Ankara 22. Ağır Ceza Mahkemesi, bugün iddianamesini kabul ettiği Kobani soruşturması ile ilgili tensip duruşmasında, aralarında eski Halkların Demokratik Partisi (HDP) eş genel başkanları Selahattin Demirtaş ve Figen Yüksekdağ’ın da bulunduğu 28 tutuklu HDP’linin tutukluluk hallerinin devamına karar verdi. Avrupa İnsan Hakları Mahkemesi’nin (AİHM) Demirtaş ile ilgili verdiği karara da atıfta bulunan mahkeme, AİHM’nin verdiği kararın Diyarbakır Cumhuriyet Başsavcılığı’nın açtığı soruşturma ve ilk tutuklamaya yönelik olduğunu, mahkemelerindeki dava yönünden bağlayıcılığının bulunmadığını belirtti.
Ankara Cumhuriyet Başsavcılığı’nın hazırladığı Kobani soruşturması iddianamesi, Ankara 22. Ağır Ceza Mahkemesi tarafından bugün (7 Ocak) kabul edildi. İddianamede 108 kişi için “devletin birliği ve ülke bütünlüğünü bozma” ve 38 kez “insan öldürme” başta olmak üzere çeşitli suçlardan cezalar istendi.

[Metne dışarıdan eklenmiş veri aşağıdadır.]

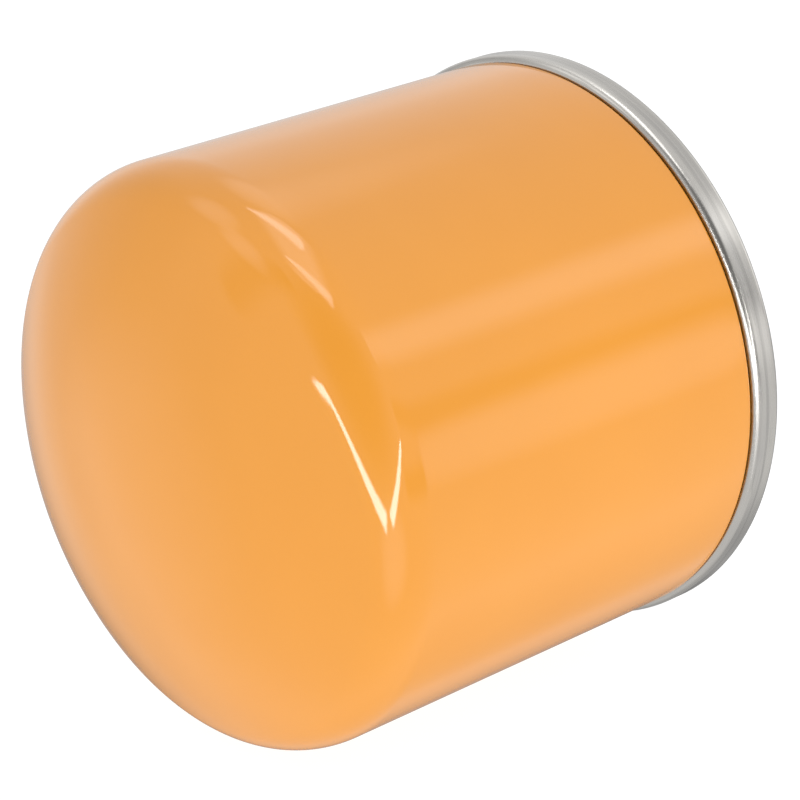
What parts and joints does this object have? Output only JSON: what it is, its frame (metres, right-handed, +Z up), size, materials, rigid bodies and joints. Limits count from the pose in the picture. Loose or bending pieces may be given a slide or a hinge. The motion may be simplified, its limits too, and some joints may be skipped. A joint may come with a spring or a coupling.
{
  "type": "oil filter",
  "caption": "Spin-on oil filter: painted can with a domed end, rolled seam, gasket and threaded plate, and a pleated element with check and bypass valves inside.",
  "frame": {"origin": "centre of the gasket's sealing face, on the axis of the engine's threaded stud", "axes": "+X along the stud's axis towards the engine, -X towards the can's domed end, +Z up; the filter lies on its side, as on a horizontal stud"},
  "size_m": [0.0751, 0.076, 0.076],
  "materials": {
    "can_paint": "glossy orange paint on drawn steel",
    "tinned_steel": "bright tinned sheet, satin",
    "plate_steel": "bare oiled plate",
    "plated_sheet": "thin plated sheet",
    "spring_steel": "drawn spring wire",
    "gasket_rubber": "matte black nitrile",
    "valve_rubber": "matte black moulded rubber",
    "seam_compound": "dry sealing compound",
    "adhesive": "cured plastisol",
    "filter_paper": "resin-cured pleated paper"
  },
  "bodies": {
    "shell": {"canister": "can_paint", "seaming_cover": "tinned_steel", "seam_compound": "seam_compound", "tapping_plate": "plate_steel", "mounting_gasket": "gasket_rubber", "element_spring": "spring_steel"},
    "check_valve": {"anti_drainback_valve": "valve_rubber"},
    "element": {"lower_end_cap": "plated_sheet", "lower_potting": "adhesive", "center_tube": "plated_sheet", "pleated_media": "filter_paper", "media_seam_clip": "plated_sheet", "upper_potting": "adhesive", "upper_end_cap": "plated_sheet", "bypass_seat": "plated_sheet", "bypass_cage": "plated_sheet", "bypass_spring": "spring_steel", "element_spring_seat": "plated_sheet"},
    "bypass_valve": {"bypass_seal": "valve_rubber", "bypass_poppet": "plated_sheet"}
  },
  "joints": [
    {"name": "check_valve_lift", "type": "slide", "parent": "shell", "child": "check_valve", "axis": [-1, 0, 0], "range_m": [0, 0.0012], "stiffness_N_per_m": 500, "springref_m": -0.0006},
    {"name": "element_float", "type": "slide", "parent": "shell", "child": "element", "axis": [-1, 0, 0], "range_m": [0, 0.001], "stiffness_N_per_m": 2000, "springref_m": -0.015, "deforming": ["element_spring"]},
    {"name": "bypass_lift", "type": "slide", "parent": "element", "child": "bypass_valve", "axis": [1, 0, 0], "range_m": [0, 0.003], "stiffness_N_per_m": 840, "springref_m": -0.0107, "deforming": ["bypass_spring"]}
  ]
}
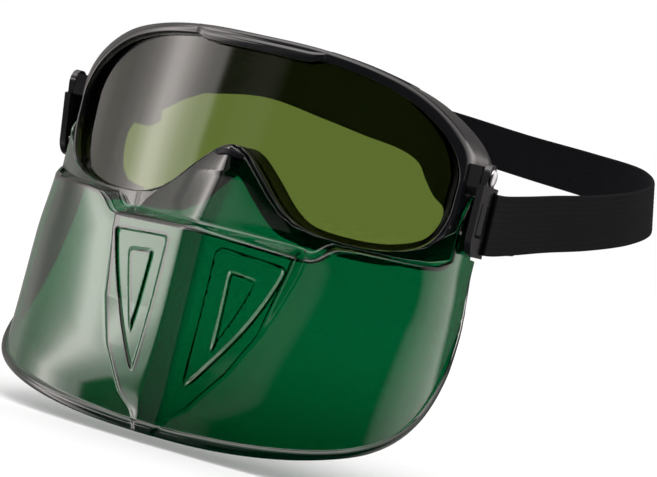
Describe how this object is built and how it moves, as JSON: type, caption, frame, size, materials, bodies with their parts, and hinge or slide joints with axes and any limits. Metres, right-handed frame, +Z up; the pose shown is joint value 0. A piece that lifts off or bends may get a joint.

Ankara 22. Ağır Ceza Mahkemesi, 37 maktul, 3 bin 676 müşteki ve mağduru ve 108 şüpheliyi kapsayan 3 bin 530 sayfadan oluşan Kobani olayları ile ilgili iddianameyi kabul ederken, tensip duruşması ile tutuklu 28 kişinin tutukluluklarının devamına karar verdi. Aralarında eski HDP eş genel başkanları Selahattin Demirtaş, Figen Yüksekdağ ile eski milletvekillerinin de bulunduğu tutuklu 28 kişinin tutukluluğunun devamına hükmeden mahkeme, kararında AİHM Büyük Daire’nin Demirtaş ile ilgili verdiği ve ikinci tutukluluğunu da kapsayan kararı ile ilgili de değerlendirmelerde bulundu. Mahkeme, Demirtaş’ın tutuklandığı Ankara 19. Ağır Ceza Mahkemesi’nin dava dosyasında bulunmayan ve talep edilmeyen, sözkonusu mahkemece tutukluluk konusu yapılmayan suçlardan ve eylemlerden tutuklandıklarının görüldüğünü belirterek kararında şöyle dedi:
“Mahkememiz ilk etapta iki dosyanın olay ve taraflarının aynı olmadığı ve mahkememize açılan yeni ve farklı bir dosyanın varlığının altını çizmektedir. Avrupa İnsan Hakları Mahkemesi’nin Selahattin Demirtaş Türkiye davası kararında 63. paragrafta, Selahattin Demirtaş hakkında Diyarbakır Savcılığı’nın 39 ayrı ceza soruşturmasını tek bir dosyada birleştirdiğini, halihazırda yerel mahkemeler önünde başvurucu hakkında yedi ayrı ceza davasının devam ettiğini, sözkonusu soruşturmalar ve kovuşturmaların bu başvurunun konusunu oluşturmadığını belirterek verdiği kararın Diyarbakır Cumhuriyet Başsavcılığı tarafından yürütülen soruşturma ile ilgili olacağını belirtmiştir. AİHM, başvurucu hakkında yukarıda belirtilen inceleme konusu tutukluluğu ile ilgili karardan sonra başvurucunun 20 Eylül 2019 tarihinde hükmedilen ve hâlâ devam eden ikinci tutukluluğu (mahkememiz dosyasındaki tutuklanması) değil, 4 Kasım 2016’dan 7 Aralık 2018’e kadar devam eden tutukluluğunun inceleme konusu olmadığını, ilk tutukluluğunun inceleme konusu olduğunu belirtmiştir. Sözkonusu mahkememizdeki tutuklulukla ilgili Anayasa Mahkemesi’ne yapılan başvuru hâlâ derdesttir. Dolayısıyla mahkememiz dosyasında mevcut olan tutuklulukla ilgili herhangi bir inceleme yapılmamış olduğundan ve bu durum da AİHM tarafından teyit edildiğinden, bahsi geçen kararın mahkememiz yönünden bağlayıcılığı bulunmamaktadır.”